The reason it takes 6 years for Olivia’s investment to break even is that she forgoes two years of high income (approximately $200K of total compensation) to attend business school. Although tuition is free, the forgone income takes time to recoup.
Charlotte is a 27-year-old Admissions Consultant at a small liberal arts college in the Midwest. Before accepting her admissions offer from NYU Stern, she was making $55K/year (total compensation). Her goal in coming to business school is to transition into a career in consulting. Charlotte has received no scholarships, so she’ll have to take out a loan and pull from her savings. Based on Charlotte’s profile and the assumptions listed above, her business school investment would break even at Year 6.
Unlike Olivia, the reason it takes Charlotte 6 years for her business school investment to break even is mainly due to the $170K total cost of business school, combined with her total forgone income of $110K. However, since Charlotte is forgoing far less income compared to Olivia, their payback time is about the same.
David is a 27-year-old Product Marketing Associate at Twitter. Before accepting his admissions offer from NYU Stern, he was making $100K/year (total compensation). His goal in coming to business school is to transition into a career in consulting. David has received no scholarships, so he’ll have to take out a loan and pull from his savings. Based on David’s profile and the assumptions listed above, his business school investment would break even at Year 9.

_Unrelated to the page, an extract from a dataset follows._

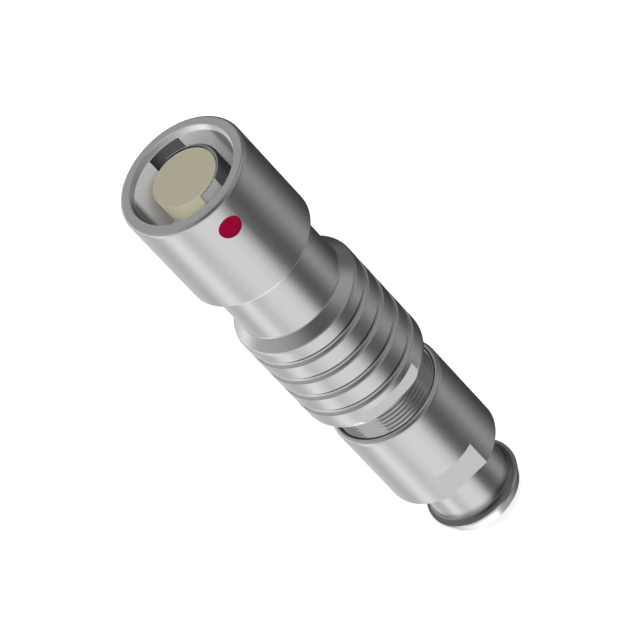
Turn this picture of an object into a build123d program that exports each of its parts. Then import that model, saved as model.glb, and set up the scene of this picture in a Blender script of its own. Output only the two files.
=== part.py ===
from build123d import *
import os

# Cable-mounted socket of a circular push-pull connector, standing on its tail with the mouth up.
# Millimetres. The axis is Z, the alignment dot faces -Y and the half-moon sleeve lies on the +X side.

# Outside, from the tail up
tail_flange_radius = 4.86
tail_flange_thickness = 1.6
tail_flange_land = 0.3
tail_flange_taper = 0.52
tail_spigot_radius = 4.2
tail_spigot_length = 5.75
tail_flare = 0.65
tail_bore_radius = 2.9
tail_bore_edge = 0.3
nut_radius = 5.91
nut_length = 10.7
nut_lip_round = 0.48
nut_lip_bevel = 0.06
nut_flat_distance = 5.41
nut_flat_length = 3.2
thread_showing = 2.9
thread_radius = 5.2
thread_depth = 0.15
thread_length = 7.5
thread_lead_in = 0.25
thread_flat_distance = 4.95
thread_flat_turn = 49.0
grip_radius = 6.5
grip_length = 14.3
grip_back_round = 1.25
grip_shoulder_round = 0.45
grip_flat_distance = 5.47
grip_flat_length = 2.15
groove_count = 4
groove_first = 2.95
groove_pitch = 2.68
groove_depth = 0.36
groove_round = 0.48
neck_radius = 5.39
neck_length = 6.7
neck_fillet = 0.25
barrel_radius = 6.5
barrel_length = 11.6
barrel_front_round = 0.45
barrel_back_round = 0.22
dot_radius = 1.13
dot_from_front = 2.85
dot_thickness = 0.2
dot_sink = 0.08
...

David’s profile illustrates an example of the worst of both worlds. He has to forgo a relatively high income ($200K total compensation) and has to pay full tuition ($170K total cost). In his case, David’s business school investment won’t break even until Year 9 (two years after Olivia and Charlotte’s returns break even).
Summary
Deciding whether to go to business school is a personal decision. While financial considerations are important and often the easiest to evaluate, they are just one part of the equation. Other suggestions I’d like to mention, but won’t delve deeply into, are alternative routes. Specialized certifications, such as the Chartered Financial Analyst (CFA), can be more cost-effective. Additionally, part-time MBA programs may offer many of the same benefits as full-time programs without the two-year full-time commitment, which, based on the examples above, can significantly impact returns.